-- Start of EXERCISE INPUTS --
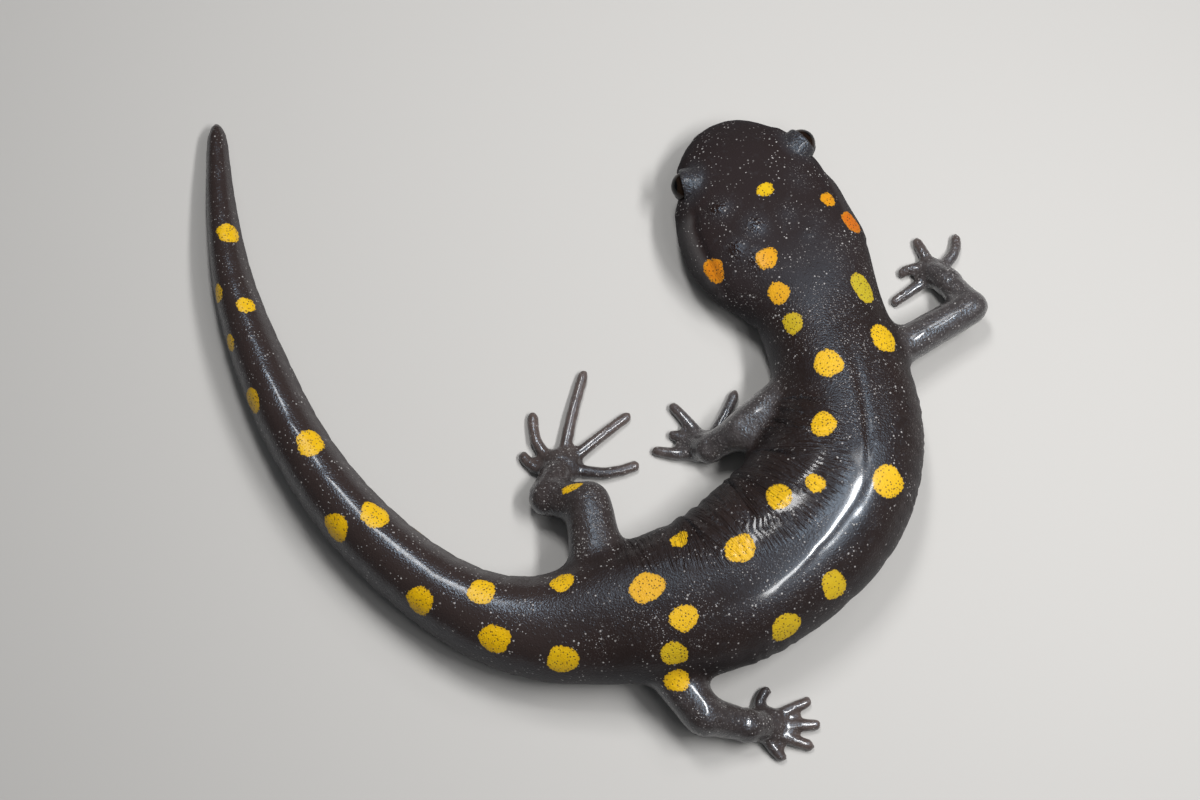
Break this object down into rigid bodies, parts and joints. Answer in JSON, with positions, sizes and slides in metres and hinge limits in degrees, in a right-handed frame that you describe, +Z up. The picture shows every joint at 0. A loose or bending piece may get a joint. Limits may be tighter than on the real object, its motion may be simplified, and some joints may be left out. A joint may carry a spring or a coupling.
{
  "type": "spotted salamander",
  "caption": "Life-size spotted salamander lying on the floor with its body and tail bent round in a wide hook, legs spread and mouth closed.",
  "frame": {"origin": "on the floor, under the middle of the box round the whole animal", "axes": "+Z up, +Y the way the head points, +X from the tail's side towards the head's side"},
  "size_m": [0.1038, 0.0858, 0.0154],
  "materials": {
    "skin": "wet and glossy over a fine grain, near black with round yellow spots in two rows",
    "limb": "wet and glossy over a fine grain, dark grey with paler toes",
    "eye": "polished, near black"
  },
  "bodies": {
    "root": {"head": "skin", "lower_jaw": "skin", "eye_left": "eye", "eye_right": "eye", "neck": "skin", "trunk_front": "skin", "trunk_middle": "skin", "trunk_rear": "skin", "pelvis": "skin", "tail_root": "skin", "tail_front": "skin", "tail_rear": "skin", "tail_tip": "skin", "upper_arm_left": "limb", "forearm_left": "limb", "hand_left": "limb", "upper_arm_right": "limb", "forearm_right": "limb", "hand_right": "limb", "thigh_left": "limb", "shank_left": "limb", "foot_left": "limb", "thigh_right": "limb", "shank_right": "limb", "foot_right": "limb"}
  },
  "joints": []
}
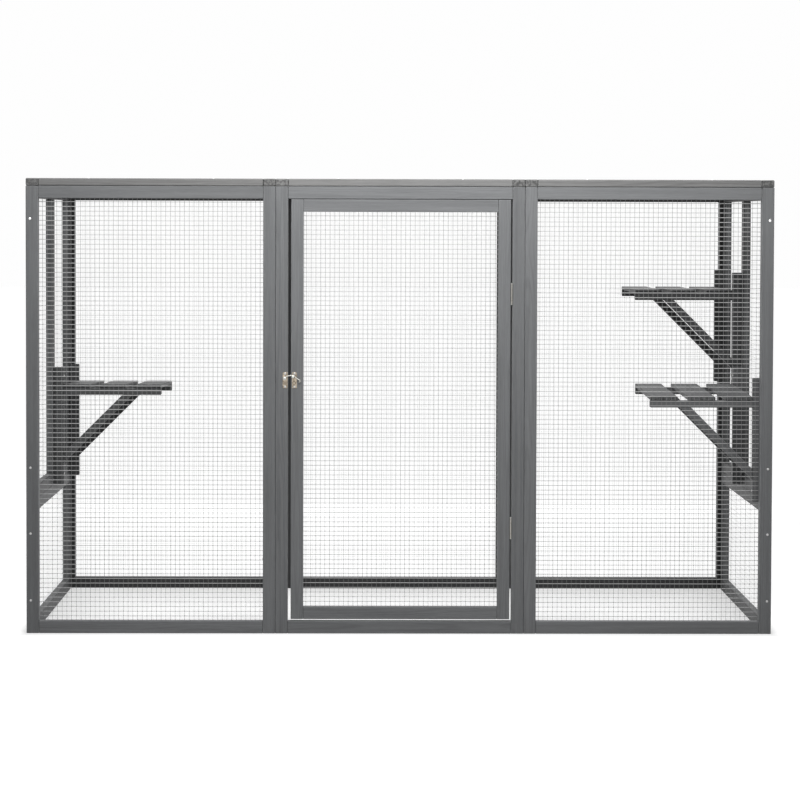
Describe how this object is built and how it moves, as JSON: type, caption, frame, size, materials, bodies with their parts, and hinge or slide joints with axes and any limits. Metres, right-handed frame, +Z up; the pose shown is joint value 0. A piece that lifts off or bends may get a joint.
-- End of EXERCISE INPUTS --
- [TASK]: Write out every entry above, word for word.

- [RESULT OF THE TASK]:
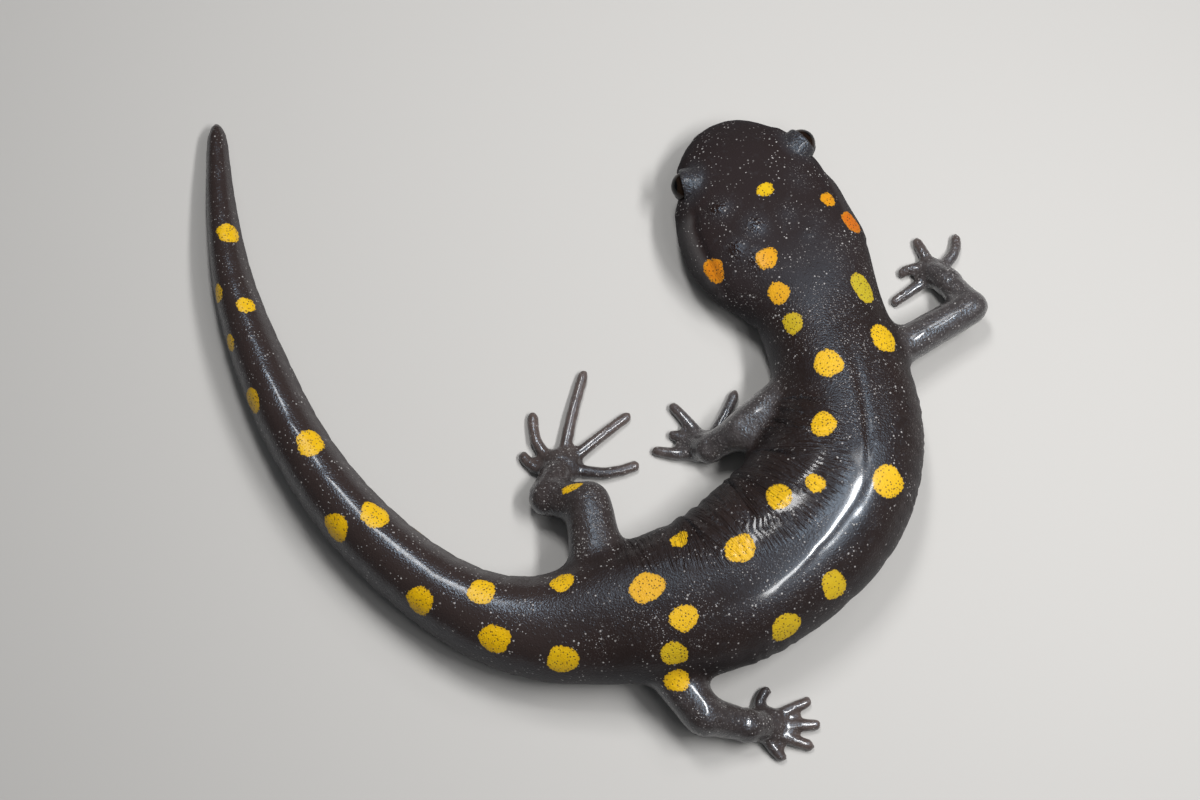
Break this object down into rigid bodies, parts and joints. Answer in JSON, with positions, sizes and slides in metres and hinge limits in degrees, in a right-handed frame that you describe, +Z up. The picture shows every joint at 0. A loose or bending piece may get a joint. Limits may be tighter than on the real object, its motion may be simplified, and some joints may be left out. A joint may carry a spring or a coupling.
{
  "type": "spotted salamander",
  "caption": "Life-size spotted salamander lying on the floor with its body and tail bent round in a wide hook, legs spread and mouth closed.",
  "frame": {"origin": "on the floor, under the middle of the box round the whole animal", "axes": "+Z up, +Y the way the head points, +X from the tail's side towards the head's side"},
  "size_m": [0.1038, 0.0858, 0.0154],
  "materials": {
    "skin": "wet and glossy over a fine grain, near black with round yellow spots in two rows",
    "limb": "wet and glossy over a fine grain, dark grey with paler toes",
    "eye": "polished, near black"
  },
  "bodies": {
    "root": {"head": "skin", "lower_jaw": "skin", "eye_left": "eye", "eye_right": "eye", "neck": "skin", "trunk_front": "skin", "trunk_middle": "skin", "trunk_rear": "skin", "pelvis": "skin", "tail_root": "skin", "tail_front": "skin", "tail_rear": "skin", "tail_tip": "skin", "upper_arm_left": "limb", "forearm_left": "limb", "hand_left": "limb", "upper_arm_right": "limb", "forearm_right": "limb", "hand_right": "limb", "thigh_left": "limb", "shank_left": "limb", "foot_left": "limb", "thigh_right": "limb", "shank_right": "limb", "foot_right": "limb"}
  },
  "joints": []
}
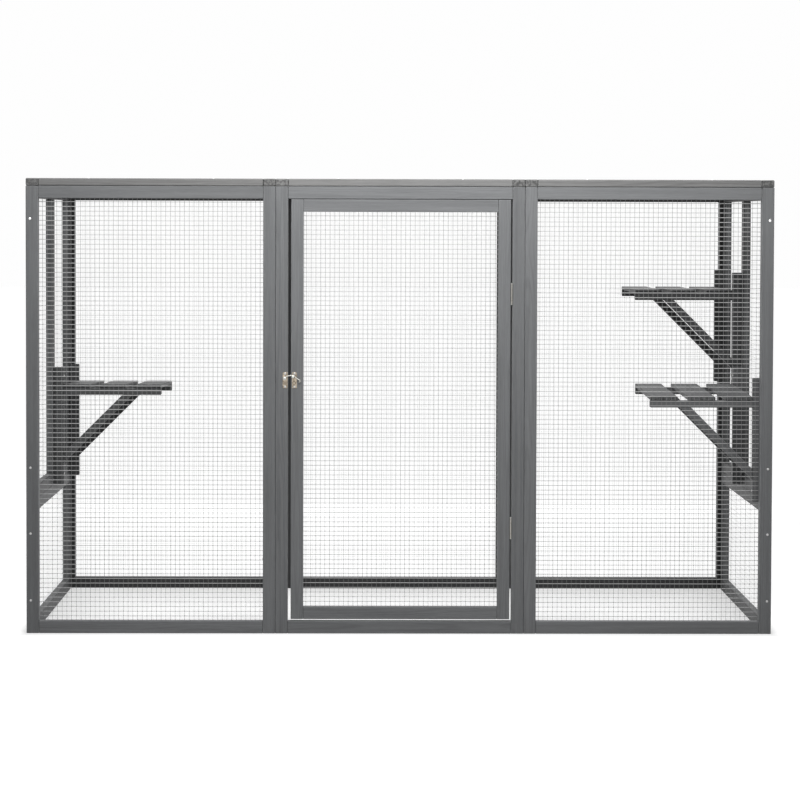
Describe how this object is built and how it moves, as JSON: type, caption, frame, size, materials, bodies with their parts, and hinge or slide joints with axes and any limits. Metres, right-handed frame, +Z up; the pose shown is joint value 0. A piece that lifts off or bends may get a joint.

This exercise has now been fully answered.